Bu şekilde gerçekleşen olayda, sanığın hukuka uygunluk nedenlerinde sınırı aşıp aşmadığının belirlenebilmesi için öncelikle meşru savunma şartlarının oluşup oluşmadığının belirlenmesi gereklidir. İlk haksız hareketin kimden kaynaklandığı sabit olmayan kavga ortamında, katılana odun parçası fırlatarak yaralanmasına sebep olan sanığın savunmada zorunluluk bulunmadığı halde kavgaya katılmak amacıyla hareket ettiği, bu nedenle katılanın saldırısını defedecek şekilde savunma yapma mecburiyetinin bulunmadığı yani “savunmanın zorunluluğu” şartının gerçekleştiğinden bahsedilemeyeceği göz önüne alındığında meşru savunmanın şartlarının oluştuğundan söz edilemez.

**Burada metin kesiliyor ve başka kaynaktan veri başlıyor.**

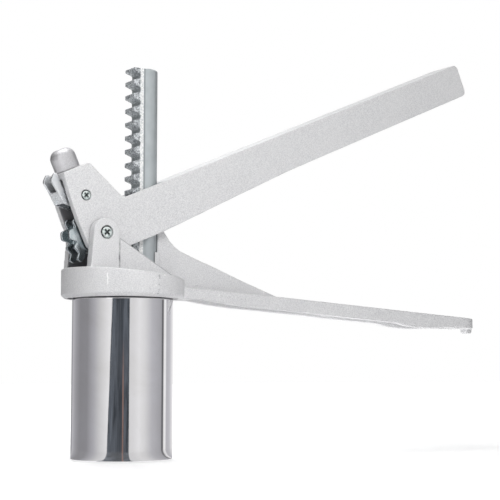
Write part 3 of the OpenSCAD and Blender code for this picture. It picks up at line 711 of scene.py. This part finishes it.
# A stripe's red, green and blue as parts of its brightness. Dark stripes are colder
STRIPE_TINT = (1, 0.99, 1)
DARK_STRIPE_TINT = (1, 0.99, 1.05)
DARK_BELOW = 0.7
# The dark gap in the middle: its left edge at the barrel's mouth and at the collar, its right edge, the span
# of its darkest part, its tones and the softness of its edges in turns. A warm streak stands in it, with a
# half width in turns, and fades out between two heights
GAP_LEFT = (-0.285, -0.205)
GAP_RIGHT = 0.135
GAP_MIDDLE = (-0.14, 0.05)
GAP_TONES = ((0.045, 0.05, 0.058), (0.19, 0.21, 0.245))
GAP_EDGE = 0.001
STREAK_AT = 0.018
STREAK_HALF = 0.003
STREAK_FADE_Z = (0.045, 0.075)
STREAK_COLOUR = (0.36, 0.21, 0.17)
# The screens round the barrel and the table between them, in metres, and the table's colour and its share
REFLECTOR_RADIUS = 0.13
REFLECTOR_TOP = 0.112
TABLE_INNER_RADIUS = 0.0316
TABLE_Z = 0.0001
TABLE_COLOUR = (0.42, 0.42, 0.43)
TABLE_SHARE = 0.16

# The brightness of the room above, for the knob, the pawls and the rack, by direction in degrees: 0 is -X,
# 90 is -Y, 180 is +X and 270 is +Y. A bright window stands at 33, and dim walls at 170 to 226 and past 262
ROOM = (
    (0, 0.42), (20, 0.45), (25, 0.9), (28, 2.8), (38, 2.8), (42, 0.9), (48, 0.65), (62, 1.03), (120, 1.0),
    (135, 0.8), (158, 0.75), (170, 0.3), (226, 0.3), (232, 1.3), (254, 1.3), (262, 0.3), (280, 0.18),
    (330, 0.18), (359, 0.42),
)
ROOM_RADIUS = 0.6
ROOM_TOP = 0.62
BAND_STEPS = 96


def add_world():
    """White for the camera, glossy and transmission rays, and a dim pale light for the rest."""
    world = bpy.data.worlds.new("studio")
    bpy.context.scene.world = world
    world.use_nodes = True
    world.node_tree.nodes.clear()
    n = NodeTree(world.node_tree)
    rays = n.add("LightPath").outputs
    seen = n.compute("MAXIMUM", rays["Is Camera Ray"], rays["Is Glossy Ray"])
    seen = n.compute("MAXIMUM", seen, rays["Is Transmission Ray"])
    lamp = n.light("Background", WORLD_COLOUR, WORLD_STRENGTH)
    shown = n.light("Background", WHITE)
    n.fill(n.add("OutputWorld").inputs["Surface"], n.mix_shaders(seen, lamp, shown))


def add_lamp(name, at, aim, size, power, mirrored):
    data = bpy.data.lights.new(name, "AREA")
    data.shape = "RECTANGLE"
    data.size, data.size_y = size
    data.energy = power
    lamp = bpy.data.objects.new(name, data)
    bpy.context.scene.collection.objects.link(lamp)
    lamp.location = at
    lamp.rotation_euler = (Vector(aim) - Vector(at)).to_track_quat("-Z", "Y").to_euler()
    lamp.visible_glossy = mirrored
    lamp.visible_camera = False


def staged(name, corners, faces, material):
    """A piece of the studio, which isn't part of the object."""
    mesh = bpy.data.meshes.new(name)
    mesh.from_pydata(corners, [], faces)
    obj = new_piece(name, mesh, material)
    return obj


def add_floor():
    """A pale floor that is near white for the camera, keeps a soft shadow near the object, and throws a
    little light of its own at its undersides. It is clear from below, to show the barrel's mouth."""
    n = Finish("pale_floor")
    n.set(Base_Color=FLOOR_COLOUR, Roughness=0.7)
    x, y, _ = n.place()
    away = n.spread(n.length(x, y), FLOOR_FADE, (FLOOR_NEAR, 1.0))
    rays = n.add("LightPath").outputs
    plain = n.shader.outputs[0]
    shader = plain
    for ray, strength in (
        ("Is Camera Ray", away),
        ("Is Diffuse Ray", FLOOR_DIFFUSE),
        ("Is Glossy Ray", FLOOR_GLOSSY),
    ):
        brighter = n.add("AddShader")
        n.fill(brighter.inputs[0], plain)
        n.fill(brighter.inputs[1], n.light("Emission", WHITE, strength))
        shader = n.mix_shaders(rays[ray], shader, brighter.outputs[0])
    below = n.add("NewGeometry").outputs["Backfacing"]
    clear = n.add("BsdfTransparent").outputs[0]
    n.fill(n.surface, n.mix_shaders(below, shader, clear))
    corners = [(sx * FLOOR_HALF, sy * FLOOR_HALF, FLOOR_Z) for sx, sy in ((-1, -1), (1, -1), (1, 1), (-1, 1))]
    staged("floor", corners, [(0, 1, 2, 3)], n.material)


def add_band(name, lower, upper, material):
    """A band round the Z axis between two rings of (radius, height), which only reflections show."""
    corners = []
    faces = []
    for step in range(BAND_STEPS):
        angle = 2 * math.pi * step / BAND_STEPS
        for radius, height in (lower, upper):
            corners.append((radius * math.cos(angle), radius * math.sin(angle), height))
        this = 2 * step
        following = 2 * ((step + 1) % BAND_STEPS)
        faces.append((this, following, following + 1, this + 1))
    card = staged(name, corners, faces, material)
    card.visible_camera = False
    card.visible_diffuse = False
    card.visible_shadow = False
    card.visible_transmission = False


def mirrored_place(share):
    """Where on the screens a point of the barrel's face looks, in turns, with 0.5 towards the camera."""
    low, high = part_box("barrel_tube")
    barrel_radius = (high.x - low.x) / 2
    turn = math.asin(share)
    shift = math.asin(barrel_radius * math.sin(turn) / REFLECTOR_RADIUS)
    return (2 * turn - shift) / (2 * math.pi) + 0.5


def stripe_stops():
    """The screens' colours by their place in turns, from the barrel's far side."""
    stops = [(0, (FAR_SIDE, FAR_SIDE, FAR_SIDE))]
    for share, value in BARREL_STRIPES:
        tint = DARK_STRIPE_TINT if value < DARK_BELOW else STRIPE_TINT
        stops.append((mirrored_place(share), tuple(value * part for part in tint)))
    return stops


def gap_colour(n, place, z):
    """The dark gap that the camera looks through: cold, mottled, darker in its middle, with a warm streak."""
    mottle = n.noise(1, detail=5, roughness=0.65, vector=n.stretched(60, 60, 22), distortion=0.8)
    middle = n.within(place, [mirrored_place(share) for share in GAP_MIDDLE], edge=0.02)
    light = n.times(n.spread(mottle, (0.35, 0.65)), n.spread(middle, (0, 1), (1, 0.35)))
    streak_at = mirrored_place(STREAK_AT)
    streak = n.times(
        n.within(place, (streak_at - STREAK_HALF, streak_at + STREAK_HALF), edge=0.001),
        n.spread(z, STREAK_FADE_Z, (0.8, 0)),
    )
    return n.mix(streak, n.mix(light, *GAP_TONES), STREAK_COLOUR)


def add_reflector():
    """The room as the barrel mirrors it: pale screens at its sides, the dark gap that the camera looks
    through, and the table beside the barrel, which its foot mirrors and which carries the same stripes."""
    n = Finish("reflector")
    x, y, z = n.place()
    towards = Vector((CAMERA_AT.x, CAMERA_AT.y)).normalized()
    along = n.plus(n.times(x, towards.x), n.times(y, towards.y))
    across = n.minus(n.times(y, towards.x), n.times(x, towards.y))
    place = n.plus(n.turns(across, along), n.waver(n.noise(11, detail=3), 0.004))
    left = n.plus(
        n.spread(z, (0, 0.10), [mirrored_place(share) for share in GAP_LEFT]),
        n.waver(n.noise(1, detail=3, vector=n.stretched(4, 4, 45)), 0.006),
    )
    right = mirrored_place(GAP_RIGHT)
    inside = n.times(
        n.spread(n.minus(place, left), (-GAP_EDGE, GAP_EDGE)),
        n.spread(place, (right - GAP_EDGE, right + GAP_EDGE), (1, 0)),
    )
    colour = n.mix(inside, n.ramp(place, stripe_stops()), gap_colour(n, place, z))
    colour = n.mix(n.spread(z, (2 * TABLE_Z, 4 * TABLE_Z), (TABLE_SHARE, 0)), colour, TABLE_COLOUR)
    screens = n.glow(colour)
    add_band("reflector", (REFLECTOR_RADIUS, 0), (REFLECTOR_RADIUS, REFLECTOR_TOP), screens)
    add_band("table_mirrored", (TABLE_INNER_RADIUS, TABLE_Z), (REFLECTOR_RADIUS, TABLE_Z), screens)


def add_room():
    """The room higher up, which the knob, the pawls and the rack mirror."""
    n = Finish("room_mirrored")
    x, y, _ = n.place()
    stops = [(degrees / 360, (value, value, value)) for degrees, value in ROOM]
    walls = n.glow(n.ramp(n.turns(y, x), stops))
    add_band("room_mirrored", (ROOM_RADIUS, 0), (ROOM_RADIUS, ROOM_TOP), walls)


# The press
BODY_MARKS = (ear_shade_and_dirt, brace_shade_line, collar_marks, collar_wear)


def dressed(obj, node, body):
    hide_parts(node)
    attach(obj, body)


def painted(node, material):
    """A node that stays as it is, with a better material."""
    obj = nodes[node]
    obj.data.materials.clear()
    obj.data.materials.append(material)


def add_press():
    body_paint = silver_paint("body_paint", BODY_MARKS)
    paint = silver_paint("silver_paint")
    steel = mirror_steel()
    pin = turned_steel()
    plates = {name: zinc(name, **kind) for name, kind in ZINC.items()}
    screw_zinc = plates["screw_zinc"]

    for node, name, material, softness, body, slot in (
        ("body_casting", "body_shell", body_paint, CASTING, "body", "silver_casting"),
        ("lever_casting", "lever_shell", paint, CASTING, "lever", "silver_casting"),
        ("thumb_knob", "knob_shell", knob_metal(), KNOB, "lever", "knob_metal"),
        ("rack_rod", "rack_bar", rack_plate(), RACK, "rack", "rack_steel"),
        ("drive_pawl", "drive_pawl_sheet", plates["drive_zinc"], SHEET, "upper_pawl", "pawl_steel"),
        ("hold_pawl", "hold_pawl_sheet", plates["hold_zinc"], SHEET, "lower_pawl", "pawl_steel"),
    ):
        dressed(softened(node, name, material, **softness), node, body)
    dressed(lathe("barrel_shell", barrel_profile(), steel), "barrel_tube", "barrel")
    for node, body in (("drive_spring", "lever"), ("hold_spring", "body")):
        dressed(coil_copy(node, node + "_wire", plates["spring_wire"]), node, body)

    for node, material in (
        ("main_pin", pin),
        ("pawl_pin", pin),
        ("main_pin_screws", screw_plate("main_screw_zinc", *MAIN_SCREW)),
        ("pawl_pin_screws", screw_plate("pawl_screw_zinc", *PAWL_SCREW)),
        ("knob_screw", screw_zinc),
        ("piston_screw", screw_zinc),
        ("piston_washer", screw_zinc),
        ("piston_hub", paint),
        ("piston_plate", steel),
        ("barrel_lugs", steel),
        ("die_plate", steel),
    ):
        painted(node, material)


add_camera()
add_world()
add_floor()
add_reflector()
add_room()
for lamp_name, lamp_values in LAMPS.items():
    add_lamp(lamp_name, **lamp_values)
add_press()
bpy.context.scene.view_settings.view_transform = "Standard"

“Savunmanın zorunluluğu” şartının bulunmaması nedeniyle meşru savunmanın gerçekleştiği kabul edilemeyeceğine göre; bu durumda TCK’nun 27/2. maddesinde düzenlenen sınırın aşılmasının da uygulama yeri olmadığından yerel mahkemece sanık hakkında TCK’nun 27/2. maddesi gereği ceza verilmesine yer olmadığı kararı verilmesinde isabet bulunmamaktadır.
Bu itibarla, Özel Daire bozma kararı isabetli olup sanığın olayda meşru savunma sınırını mazur görülebilecek bir heyecan, korku veya telaş ile aştığını kabul ederek 5237 sayılı TCK’nun 27. maddesinin 2. fıkrası uyarınca ceza verilmesine yer olmadığına karar veren yerel mahkeme direnme hükmünün bozulmasına karar verilmelidir.
Çoğunluk görüşüne katılmayan dokuz Genel Kurul Üyesi; direnme kararının isabetli olduğu ve onanması gerektiği düşüncesiyle karşı oy kullanmışlardır.
SONUÇ:
Açıklanan nedenlerle,
1-Eskişehir 2. Asliye Ceza Mahkemesinin 08.05.2013 gün ve 85-329 sayılı direnme hükmünün sanık hakkında şartları oluşmadığı halde TCK’nun 27/2. maddesi uyarınca ceza verilmesine yer olmadığına karar verilmesi isabetsizliğinden BOZULMASINA,
2-Dosyanın, mahalline gönderilmesi için Yargıtay C.Başsavcılığına TEVDİİNE, 24.03.2015 tarihinde yapılan müzakerede oyçokluğuyla karar verildi.